The first major technological challenge that the industry confronted was in the late 1990s. Consumers, armed with relatively powerful PCs, bought or downloaded software which ripped a CD’s bundle into individual songs. Compression technology allowed individuals to zip a single music track into MP3 format — still the most popular format for music worldwide. And with Napster — and later, other Peer to Peer websites such as BitTorrent, Gnutella and Kazaa — customers freely shared their valuable songs with strangers around the globe, cutting the music industry out completely.

Scared for its very existence, the industry fought back vigorously to protect its IP and ended up using governments to get many of these websites to shut down. But piracy remained an issue — until Steve Jobs approached the industry with an idea that today sounds so passé — “Why not unbundle your songs and sell them on the online iTunes store for 99 cents a song?” The industry scoffed at his vision and fought him tooth and nail. But Jobs found enough cracks among a few independent labels, that saw the potential of a la carte selling. Before long, the industry grudgingly began to sell every song online, knowing that it could face the threat of irrelevance otherwise.

Streaming — the current king

It is hard to believe that as recently as 2006, you could walk into a record store to buy your favourite vinyl or CD. But a massive consumer shift to online buying of discs and music forced once-mighty brick and mortar companies such as Tower Records, to declare bankruptcy. Today, the question of ownership of song titles matters little to consumers. All they care about is being able to listen to their favourite songs on demand and at will, on whatever device they have readily available to them.

So, streaming is currently the king. Pandora, Apple Music and even Google are among the companies quickly signing subscribers up. Spotify, the world’s largest player, boasts of more than 75 million active users, with 20 million paid subscribers. Subscriptions range from $4.99 a month for students on American campuses (students must have an email address from the .edu domain) to $9.99 a month for everyone else with unlimited streaming of music, podcasts and video.

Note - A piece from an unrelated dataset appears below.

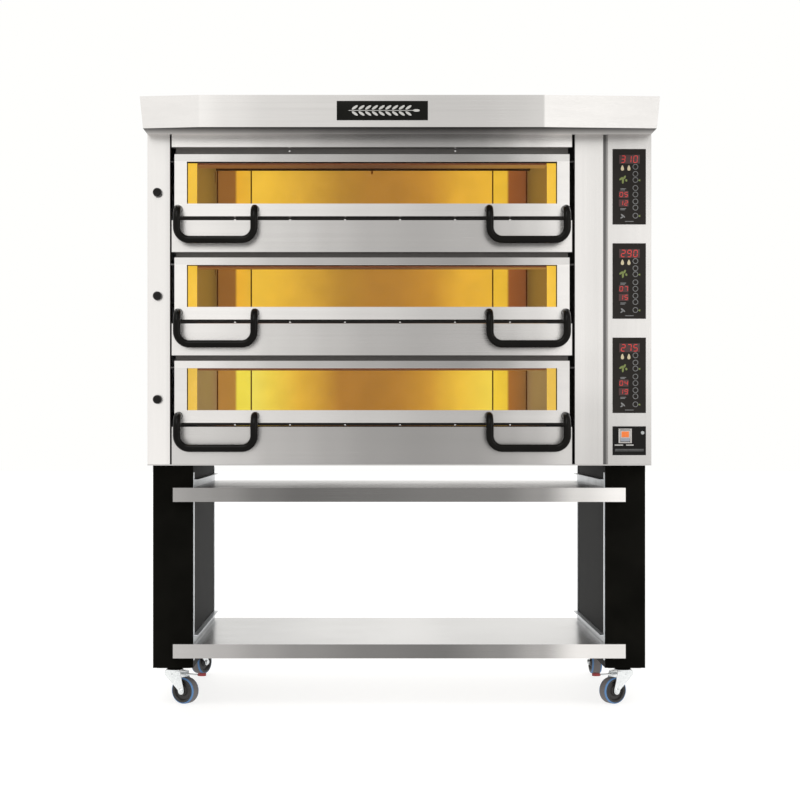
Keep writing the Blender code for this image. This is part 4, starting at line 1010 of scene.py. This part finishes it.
# %% [markdown]
# ## Control panels
# Each deck has one dark foil panel: a three-digit display on top, two pilot signs, a column of eight round keys,
# two small timers and a few signs. Everything on it is printed or shines through, so each mark is raised by a
# fifth of a millimetre at most. The only signs used are digits, arrows and plain shapes. A digit is drawn as a
# real display draws it, from seven bars.

# %% Digits and marks
SEGMENTS = {
    "0": "abcdef", "1": "bc", "2": "abged", "3": "abgcd", "4": "fgbc", "5": "afgcd", "7": "abc", "9": "abcdfg",
}
BARS = {
    "a": (0, 1, True), "b": (1, 0.5, False), "c": (1, -0.5, False), "d": (0, -1, True), "e": (-1, -0.5, False),
    "f": (-1, 0.5, False), "g": (0, 0, True),
}
SLANT = 0.09
RING_EDGE = [(0.80, 0.0), (0.80, 0.05), (0.84, 0.07), (0.96, 0.07), (1.0, 0.05), (1.0, 0.0), (0.80, 0.0)]


def glowing(name, dark, light, strength):
    made = Finish(name, roughness=0.35)
    colour = made.mix(made.noise(900.0), dark, light)
    return made.set(Base_Color=colour, Emission_Color=colour, Emission_Strength=strength)


def digit(character, x, z, width, height, y):
    """The lit bars of one digit; a bar is (side, level, whether it lies flat)."""
    bars = []
    for side, level, flat in [place for key, place in BARS.items() if key in SEGMENTS[character]]:
        bar_x = x + side * width / 2 + SLANT * level * height / 2
        bar_z = z + level * height / 2
        half_x, half_z = (width * 0.40, width * 0.085) if flat else (width * 0.085, height * 0.205)
        low, high = (bar_x - half_x, y[0], bar_z - half_z), (bar_x + half_x, y[1], bar_z + half_z)
        bars.append(strip("bar", low, high, red_led, 0.0, None if flat else SLANT))
    return bars


def number(text, x, z, width, height, gap, y):
    bars = []
    for index, character in enumerate(text):
        offset = (index - (len(text) - 1) / 2) * (width + gap)
        bars += digit(character, x + offset, z, width, height, y)
    return bars


def arrow(x, y, z, size, finish):
    """A triangle that points left."""
    outline = [(-1.0, 0.0), (0.6, -0.8), (0.6, 0.8)]
    return cut_sheet("arrow", [(x + a * size, z + b * size) for a, b in outline], y, finish)


red_led = glowing("red_digits", (0.36, 0.012, 0.010), (0.56, 0.028, 0.022), 0.60)
unlit_led = grainy("unlit_digits", (0.030, 0.008, 0.008), (0.050, 0.012, 0.012), 600, 0.4)
green_led = glowing("green_signs", (0.080, 0.105, 0.022), (0.125, 0.150, 0.040), 0.35)
pale_sign = glowing("pale_signs", (0.30, 0.25, 0.15), (0.44, 0.38, 0.25), 0.30)
RING = turned("ring_model", RING_EDGE, (0, 0, 0), (0, 0, 1), None, 24)
bpy.context.scene.collection.objects.unlink(RING)
print("digit bars", sum(len(bars) for bars in SEGMENTS.values()))

# %% [markdown]
# The marks are laid out once, in metres across from the panel's middle and down from its top, and every deck
# reuses the layout with its own numbers.

# %% Panels
READINGS = {"top_deck": ("310", "05", "12"), "middle_deck": ("290", "07", "15"), "bottom_deck": ("275", "04", "19")}
KEY_DROPS = (0.0530, 0.0744, 0.0923, 0.1161, 0.1355, 0.1563, 0.1748, 0.1986)
KEY_X, KEY_RADIUS = 0.0182, 0.0082
TIMER_DROPS = (0.1355, 0.1610)
# Windows and labels are (left, right, drop of the middle, half height).
WINDOWS = [(-0.030, 0.031, 0.0305, 0.013), *[(-0.031, -0.0025, drop, 0.0105) for drop in TIMER_DROPS]]
LABELS = [(-0.0265, -0.0095 - line, drop + line, 0.0009) for drop in (0.1185, 0.1775) for line in (0.0, 0.0036)]
LABELS.append((-0.013, 0.013, 0.21565, 0.00085))
# Signs are (across, drop, length, width, degrees, finish, taper).
SIGNS = [
    (-0.0205, 0.0565, 0.0165, 0.0085, 90, pale_sign, 0.5), (-0.0012, 0.0565, 0.0165, 0.0085, 90, pale_sign, 0.5),
    (-0.024, 0.0885, 0.014, 0.0062, 35, green_led, 0.0), (-0.014, 0.0845, 0.012, 0.0062, 60, green_led, 0.0),
    (-0.019, 0.0955, 0.016, 0.0062, 85, green_led, 0.0), (-0.009, 0.0935, 0.008, 0.0062, 110, green_led, 0.0),
    (-0.019, 0.1990, 0.016, 0.0050, -40, grey_print, 0.0), (-0.022, 0.2035, 0.011, 0.0040, 35, grey_print, 0.0),
]


def printed(name, x, top, y, row, finish):
    left, right, drop, half = row
    return strip(name, (x + left, y[0], top - drop - half), (x + right, y[1], top - drop + half), finish, 0.0001)


for deck in DECKS:
    low, high = corners(f"{deck}_control_panel")
    x, top = (low.x + high.x) / 2, high.z
    y = (low.y - 0.00018, low.y + 0.0001)
    behind = (y[0] + 0.0001, y[1])
    shown, *timers = READINGS[deck]
    marks = number(shown, x + 0.0002, top - 0.0305, 0.0105, 0.0195, 0.0078, y)
    for timer, drop in zip(timers, TIMER_DROPS):
        marks += number(timer, x - 0.0165, top - drop, 0.0085, 0.0130, 0.0062, y)
    marks += [printed("window", x, top, behind, row, unlit_led) for row in WINDOWS]
    marks += [printed("label", x, top, y, row, grey_print) for row in LABELS]
    for across, drop, length, width, degrees, finish, taper in SIGNS:
        marks.append(leaf(x + across, y, top - drop, length, width, math.radians(degrees), finish, taper))
    marks += [arrow(x + 0.0300, y, top - KEY_DROPS[key] - 0.001, 0.0042, green_led) for key in (2, 7)]
    key_spots = [(x + KEY_X, low.y + 0.00012, top - drop) for drop in KEY_DROPS]
    keys = copies(f"{deck}_key_rings", key_spots, RING, KEY_RADIUS, "front", grey_print, spin=0.0)
    panel = joined(f"{deck}_panel_print", [*marks, keys])
    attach(panel, ROOT)
print("panel marks", len(marks))

# %% [markdown]
# ## Main switch
# Below the panels sits the main switch: a pale frame, a rocker whose upper half is a lit orange lens and whose
# lower half is slate grey, and a small round cap beside it. The lens has ribs moulded into its face.

# %% Switch
TILT = math.radians(7)
HALF_X, HALF_Y, HALF_Z = 0.0145, 0.006, 0.017
LENS_X, FOOT_X = HALF_X - 0.0035, HALF_X - 0.0012
orange_lens = glowing("orange_lens", (0.50, 0.105, 0.014), (0.68, 0.170, 0.030), 0.28)
pivot = middle("main_switch_rocker")
pivot.y = FRONT - 0.001
ROCKER = [
    ((-HALF_X, 0.0008 - HALF_Y, -HALF_Z), (HALF_X, HALF_Y, HALF_Z), pale_plastic, 0.0012),
    ((-LENS_X, -HALF_Y, -0.0035), (LENS_X, 0.004 - HALF_Y, HALF_Z - 0.003), orange_lens, 0.0006),
    ((-FOOT_X, 0.0002 - HALF_Y, 0.001 - HALF_Z), (FOOT_X, 0.004 - HALF_Y, -0.006), slate_plastic, 0.0006),
]
for rib in (-0.009, -0.0054, -0.0018, 0.0018, 0.0054):
    low, high = (rib, -HALF_Y - 0.0004, -0.002), (rib + 0.0018, 0.001 - HALF_Y, HALF_Z - 0.0045)
    ROCKER.append((low, high, orange_lens, 0.0002))
rocker = joined("main_rocker", [strip("rocker", *row) for row in ROCKER])
rocker.data.transform(Matrix.Translation(pivot) @ Matrix.Rotation(TILT, 4, "X"))
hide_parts("main_switch_rocker")
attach(rocker, "main_switch")

RIM_X, RIM_Z = (0.0150, 0.0195), (0.0186, 0.0215)
CAP = [(0.0, 0.0), (0.0052, 0.0), (0.0052, 0.0008), (0.0046, 0.0014), (0.0026, 0.0016), (0.0022, 0.0011), (0.0, 0.0010)]
CAP_PLACE = (0.7232, FRONT - 0.0052, 0.8198)
plate_left, plate_right = corners("switch_plate")[0].x, corners("switch_plate")[1].x
plate_y = FRONT - HAIR - 0.0025
# Borders are (left, right, bottom, top) from the pivot, and prints are (left, right, bottom, height, finish).
BORDERS = [
    (-RIM_X[1], -RIM_X[0], -RIM_Z[1], RIM_Z[1]), (RIM_X[0], RIM_X[1], -RIM_Z[1], RIM_Z[1]),
    (-RIM_X[0], RIM_X[0], RIM_Z[0], RIM_Z[1]), (-RIM_X[0], RIM_X[0], -RIM_Z[1], -RIM_Z[0]),
]
PRINTS = [
    (plate_left + 0.006, plate_left + 0.031, 0.7815, 0.0035, silver),
    (plate_left + 0.040, plate_left + 0.062, 0.7815, 0.0035, silver),
    (plate_left + 0.007, plate_right - 0.007, 0.7655, 0.0012, grey_print),
    (plate_left + 0.007, plate_right - 0.007, 0.7700, 0.0012, grey_print),
]
rim = []
for left, right, bottom, top in BORDERS:
    low, high = (pivot.x + left, FRONT - 0.0062, pivot.z + bottom), (pivot.x + right, plate_y + 0.0005, pivot.z + top)
    rim.append(strip("rim", low, high, pale_plastic, 0.0005))
rim.append(turned("cap", CAP, CAP_PLACE, (0, -1, 0), grey_nylon, 24))
for left, right, bottom, height, finish in PRINTS:
    low, high = (left, plate_y - 0.00018, bottom), (right, plate_y + 0.0001, bottom + height)
    rim.append(strip("print", low, high, finish, 0.0001))
rim = joined("main_switch_surround", rim)
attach(rim, ROOT)
print("switch pivot", [round(value, 4) for value in pivot])

# %% [markdown]
# ## Castors
# A castor wheel is a hard black centre with a coloured tread moulded round it. On a lathe that is three turned
# parts: the centre with its dished faces, the tread's coloured shoulders, and the worn band that meets the floor.

# %% Castor wheels
CASTOR_TRAILS = {"front_left": -30, "front_right": 210, "rear_left": 60, "rear_right": 95}
HALF_CENTRE = [
    (0.0066, 0.0178), (0.0135, 0.0178), (0.0150, 0.0165), (0.0165, 0.0120), (0.0265, 0.0108), (0.0290, 0.0155),
    (0.0310, 0.0172), (0.0345, 0.0176), (0.0358, 0.0168),
]
CENTRE = [*HALF_CENTRE, *[(radius, -depth) for radius, depth in reversed(HALF_CENTRE)], HALF_CENTRE[0]]
SHOULDER = [(0.0359, 0.0118), (0.0359, 0.0169), (0.0370, 0.0170), (0.0386, 0.0155), (0.0397, 0.0122), (0.0359, 0.0118)]
BAND = [
    (0.0359, 0.0117), (0.0397, 0.0120), (0.0399, 0.0095), (0.0400, 0.0), (0.0399, -0.0095), (0.0397, -0.0120),
    (0.0359, -0.0117), (0.0359, 0.0117),
]
NUT = [(0.0, 0.0), (0.0095, 0.0), (0.0095, 0.0012), (0.0078, 0.0016), (0.0078, 0.0042), (0.0068, 0.0050), (0.0, 0.0050)]
NUT_OUT = 0.0231
for castor, degrees in CASTOR_TRAILS.items():
    node = f"{castor}_castor_wheel"
    hub = middle(node)
    axis = Vector((-math.sin(math.radians(degrees)), math.cos(math.radians(degrees)), 0))
    centre = turned("centre", CENTRE, hub, axis, rim_black, 40)
    shoulders = [turned("shoulder", SHOULDER, hub, way, tread_blue, 48) for way in (axis, -axis)]
    band = turned("band", BAND, hub, axis, tread_grey, 48)
    wheel = joined(f"{castor}_wheel_tread", [centre, *shoulders, band])
    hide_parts(node)
    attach(wheel, f"{castor}_wheel")
    hexagon = turned("nut", NUT, hub + axis * NUT_OUT, axis, zinc, 6)
    bolt_head = turned("nut", NUT, hub - axis * NUT_OUT, -axis, zinc, 24)
    nuts = joined(f"{castor}_axle_nuts", [hexagon, bolt_head])
    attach(nuts, f"{castor}_fork")
print("wheels", len(CASTOR_TRAILS))

# %% [markdown]
# The brake lever is zinc-plated with a red pad at its tip. Lever and pad are one solid, so one finish colours
# both: it measures how far a point lies from the castor's swivel.

# %% Brake levers
SWIVEL_OUT, SWIVEL_BACK = 0.680, 0.062
PAD_START = 0.0880
for side, sign in (("left", -1), ("right", 1)):
    lever = Finish(f"front_{side}_lever", roughness=0.4)
    trail = math.radians(CASTOR_TRAILS[f"front_{side}"])
    swivel_y = corners(f"{side}_stand_gable")[0].y + SWIVEL_BACK
    grain = lever.noise(500.0)
    ahead = lever.math("MULTIPLY", lever.math("SUBTRACT", lever.along("X"), sign * SWIVEL_OUT), math.cos(trail))
    aside = lever.math("MULTIPLY", lever.math("SUBTRACT", lever.along("Y"), swivel_y), math.sin(trail))
    at_pad = lever.math("GREATER_THAN", lever.math("ADD", ahead, aside), PAD_START)
    red = lever.mix(grain, (0.16, 0.008, 0.010), (0.26, 0.018, 0.020))
    plated = lever.mix(grain, ZINC_DARK, ZINC_LIGHT)
    lever.set(Base_Color=lever.mix(at_pad, plated, red), Metallic=lever.math("SUBTRACT", 1.0, at_pad))
    dress(lever.bump(grain, 0.1), f"front_{side}_brake_pedal")
print("finishes in all", len(bpy.data.materials))

# %% [markdown]
# ## The back
# The rear sheet is cooled through a field of pressed louvres, and holds the cable's gland. One louvre is a small
# hood pressed from the sheet; the same tree that placed the screws places the whole field of them.

# %% Louvres
LOUVRE_REACH = -0.10
LOUVRE_RISE = 0.09
LOUVRE_WIDTH = 0.11
STATIONS = [(-0.5, 0.0), (-0.47, 0.7), (-0.42, 1.0), (0.42, 1.0), (0.47, 0.7), (0.5, 0.0)]


def louvre_model():
    """A pressed hood of unit width: closed ends, a rounded back and an open lower lip."""
    shape = bmesh.new()
    angles = [math.pi / 2 * step / 8 for step in range(9)]
    rows = [(LOUVRE_REACH * (1 - math.sin(angle)), LOUVRE_RISE * (1 - math.cos(angle))) for angle in angles]
    grid = [[shape.verts.new((x, y, 0.004 + height * rise)) for y, height in rows] for x, rise in STATIONS]
    for first, second in zip(grid, grid[1:]):
        for index in range(len(rows) - 1):
            shape.faces.new((first[index], second[index], second[index + 1], first[index + 1]))
    bmesh.ops.solidify(shape, geom=shape.faces[:], thickness=-0.008)
    return bpy.data.objects.new("louvre_model", mesh_from(shape, "louvre_model"))


spots = [(0.42 - column * 0.135, rear_high.y, 1.30 + row * 0.026) for column in range(3) for row in range(9)]
rear_louvres = copies("rear_louvres", spots, louvre_model(), LOUVRE_WIDTH, "back", galvanised, spin=0.0)
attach(rear_louvres, ROOT)
print("louvres", len(spots), "faces", len(rear_louvres.data.polygons))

In India, where internet speeds are still relatively slow, big streaming companies such as Saavn and Gaana offer subscribers a chance to download music for offline use. Gaana’s subscription for commercial free streaming is an amazing bargain — ₹199 a year for unlimited streaming, which is about $3 a year!

Taking over the world

In the US last month, I saw for real how rapid this innovation has been through every link in the value chain. I got into a friend’s car, who tapped a button on his 4G phone to activate Saavn and his favourite playlist — Bollywood songs of the 1990s. As soon as the car started, the car’s Bluetooth system picked up a song streaming from Saavn and beamed it instantly to the vehicle’s Bose audio surround system. The songs kept playing, one after another, with very few commercial interruptions. An incoming phone call automatically paused the track, and after the call ended, Saavn resumed playing the song from where it had paused. The music world was literally at my friend’s fingertips — and a favourite song was just a search box away, not hiding in a CD jacket in the car’s glove compartment. And best of all? The music was free.

I began to wonder how long the business models of Indian FM Radio stations — which rely heavily on annoyingly long commercial interruptions to play a few songs an hour — could survive this kind of technology onslaught. Because if all of this isn’t innovation at warp speed, I don’t know what is.